Our goal is how do we build this infrastructure to create independent Black political power. But ultimately for me, even democracy is a means to an end, not an end in itself. An end in itself, of what I believe is how do we center the love of humanity that I want you just to imagine with me, if you could just take a couple of seconds and close your eyes where you are in this moment.  

I want you to close your eyes. And I want you to hear a question. I want you to hear this question with your heart. I always ask this question and my question to you, what would this nation look like without racism? What would America look like if all human beings felt valued and respected? That is what I’m fighting for. Democracy is a means to an end but ultimately, imagine we create a nation that at the center of that is the love of humanity.  

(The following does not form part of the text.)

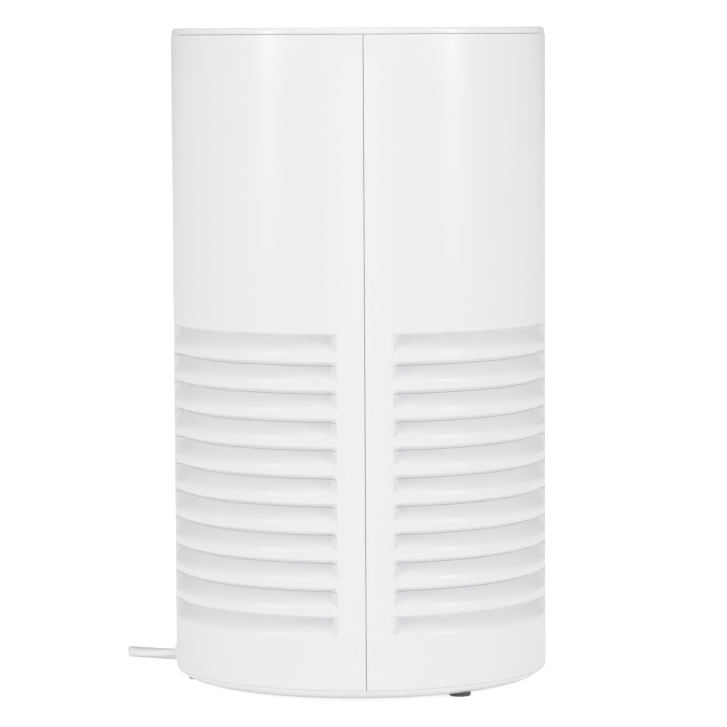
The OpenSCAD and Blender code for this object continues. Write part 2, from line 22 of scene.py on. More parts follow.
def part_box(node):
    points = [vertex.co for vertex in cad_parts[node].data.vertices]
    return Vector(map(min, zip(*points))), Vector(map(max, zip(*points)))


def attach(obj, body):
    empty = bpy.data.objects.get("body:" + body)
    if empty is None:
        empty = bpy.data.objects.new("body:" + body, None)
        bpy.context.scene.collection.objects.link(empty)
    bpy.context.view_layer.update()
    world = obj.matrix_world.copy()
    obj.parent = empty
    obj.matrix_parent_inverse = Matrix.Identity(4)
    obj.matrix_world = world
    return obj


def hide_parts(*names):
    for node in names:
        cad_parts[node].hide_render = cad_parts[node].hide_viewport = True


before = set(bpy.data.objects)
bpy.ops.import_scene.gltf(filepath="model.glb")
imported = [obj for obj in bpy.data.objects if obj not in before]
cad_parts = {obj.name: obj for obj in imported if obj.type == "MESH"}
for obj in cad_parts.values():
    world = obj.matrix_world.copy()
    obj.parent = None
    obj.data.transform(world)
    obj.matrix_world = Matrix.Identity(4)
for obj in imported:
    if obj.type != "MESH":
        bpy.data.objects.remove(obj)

LOG = logging.getLogger("air_purifier")
MM = 0.001
ORIGIN = Vector((0.0, 0.0, 0.0))
UP = Vector((0.0, 0.0, 1.0))
WHITE = (1.0, 1.0, 1.0, 1.0)

Point2 = tuple[float, float]
Point3 = tuple[float, float, float]
Colour = tuple[float, float, float]
Tree = bpy.types.NodeTree
Socket = bpy.types.NodeSocket
Piece = bpy.types.Object
Shape = bmesh.types.BMesh
Corner = bmesh.types.BMVert


# Outlines

def mm(*values: float) -> tuple[float, ...]:
    """Returns lengths given in millimetres as metres."""
    return tuple(v * MM for v in values)


def moved(*offset: float) -> Matrix:
    """Returns a move by an offset."""
    return Matrix.Translation(offset)


def turn_z(degrees: float) -> Matrix:
    """Returns a turn about the Z axis by an angle in degrees."""
    return Matrix.Rotation(math.radians(degrees), 4, "Z")


def turned(point: Sequence[float], degrees: float) -> Vector:
    """Returns a point turned about the Z axis by an angle in degrees."""
    return turn_z(degrees) @ Vector(point)


def eased(share: float) -> float:
    """Returns a share held between 0 and 1, with a soft start and end."""
    share = max(0.0, min(1.0, share))
    return share * share * (3 - 2 * share)


def rounded_path(corners: Sequence[tuple[float, float, float]], steps: int = 5) -> list[Point2]:
    """Rounds the corners of an open path.

    Args:
        corners: (x, y, radius) for each corner; the two ends keep radius 0.
        steps: Segments in each rounded corner.

    Returns:
        The path's points, with an arc in place of each corner that has a radius.
    """
    path: list[Point2] = []
    last = len(corners) - 1
    for index, (x, y, radius) in enumerate(corners):
        here = Vector((x, y))
        if radius <= 0.0 or index in (0, last):
            path.append((x, y))
            continue
        before = (Vector(corners[index - 1][:2]) - here).normalized()
        after = (Vector(corners[index + 1][:2]) - here).normalized()
        half = before.angle(after) / 2.0
        reach = radius / math.tan(half)
        centre = here + (before + after).normalized() * (radius / math.sin(half))
        start = here + before * reach - centre
        end = here + after * reach - centre
        sweep = start.angle_signed(end)
        for step in range(steps + 1):
            spoke = start.copy()
            spoke.rotate(Matrix.Rotation(-sweep * step / steps, 2))
            path.append(tuple(centre + spoke))
    return path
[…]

If we were taking an account the love of humanity, what would policy decisions look like? What would places of employment look like? What would education look like? And so, in this space, in this space, I just hope we understand that in this moment that we’re feeling discomfort, in this moment that there seems a sense of uncertainty. In this moment that we see the political polarization, at the end of the day it’s not our politics that will save us. It will be our humanity. And so, I’m hoping that we lean into this moment in the spirit of love and in the power of love.  

And just as those 600 people on the Edmund Pettus Bridge were able to change the course of history knowing that they would be met with resistance, knowing that they would be beat, knowing that they didn’t have government on their side, they didn’t have a lot of resources. But what they had is they had a deep sense of their humanity and have the audacity to believe that they could change and transform the world through love.  

And so, I stand here as a product of that work, and I leave you with  


♪ Well the first thing I did right ♪ 

♪ was the day I started to fight. ♪  

♪ Keep your eyes on the prize and hold on. ♪  

♪ Hold on. ♪  


Amen. Thank you so much for having me.